Round Two. Dramatic denouement on stage. Blackout. House lights up, and the drama resumed. Long John, who surely knew his Stevenson, scanned the audience with baleful glare—have I mentioned that he looked like Robert Newton? I have? He did. We all looked in other directions. Wife kept protagonist occupied in unnaturally intense conversation. More loud noises from Long John about taking on Big Man. Studious ignoral by threatened party. Long John headed for the bar. Flurries of communications and rapid movements between audience and bar staff to stop them selling him another red, or white. After much animated conversation he got a glass of water instead—in a wine glass. We all thought of the damage he could do holding it in his hand.
Back in his seat there were now subdued and serious conversations between Long John and theatre volunteers. The magic word police was heard, whispered loudly and passed rapidly around the audience.
After conversations Long John was alone and reprised his scanning of the audience with baleful glare. The embarrassed interval went on and on for an eternity or two. Finally a public address voice informed us that the interval would be further delayed and invited us to have tea or coffee (the announcer was very clear on the nouns) at the bar.
Finally the climax. Two nonchalant police officers and a cool front-of-house manager swept in.
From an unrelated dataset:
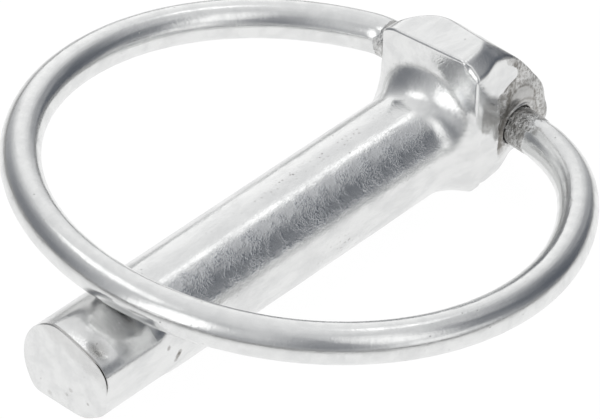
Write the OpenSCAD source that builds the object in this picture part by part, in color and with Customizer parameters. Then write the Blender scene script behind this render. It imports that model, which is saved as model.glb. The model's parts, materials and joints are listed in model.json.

Manager smoothly opened emergency exit, police smoothly swept Long John through it, door smoothly closed. Audience smoothly applauded.
We had forgotten about the actors on the stage until the Jury Bailiff reminded us of the penalties for contempt of court, and we contentedly returned to Archer’s drama. Even the Judge allowed himself a happy reference to our absent colleague.
Near play’s end we all used the flash cards that had been left on our seats and voted either “Guilty” or “Not Guilty”. The Not Guilties won and the play resumed with a final twist. Sound familiar? Scratch Archer’s The Accused and you will find Agatha Christie’s Witness for the Prosecution.
The review of the performance wrote itself:
“As The Platitude of Unintended Consequences, Long John Silver impressed. Anonymous Man in audience put up a good show as Antagonist, while Unknown Woman offered a clever cameo of the Wife. The well-balanced cast included The Man Who Owns A Dinner Suit who took the Front of House Manager, and Two Unknowns, who reaped well-merited applause as the helpmeets (?) behind the Bar. In the parts of Policeman and Policewoman, two popular local constables impressed. Well done, Hobart Rep!”
Theatre doesn’t get any better than this.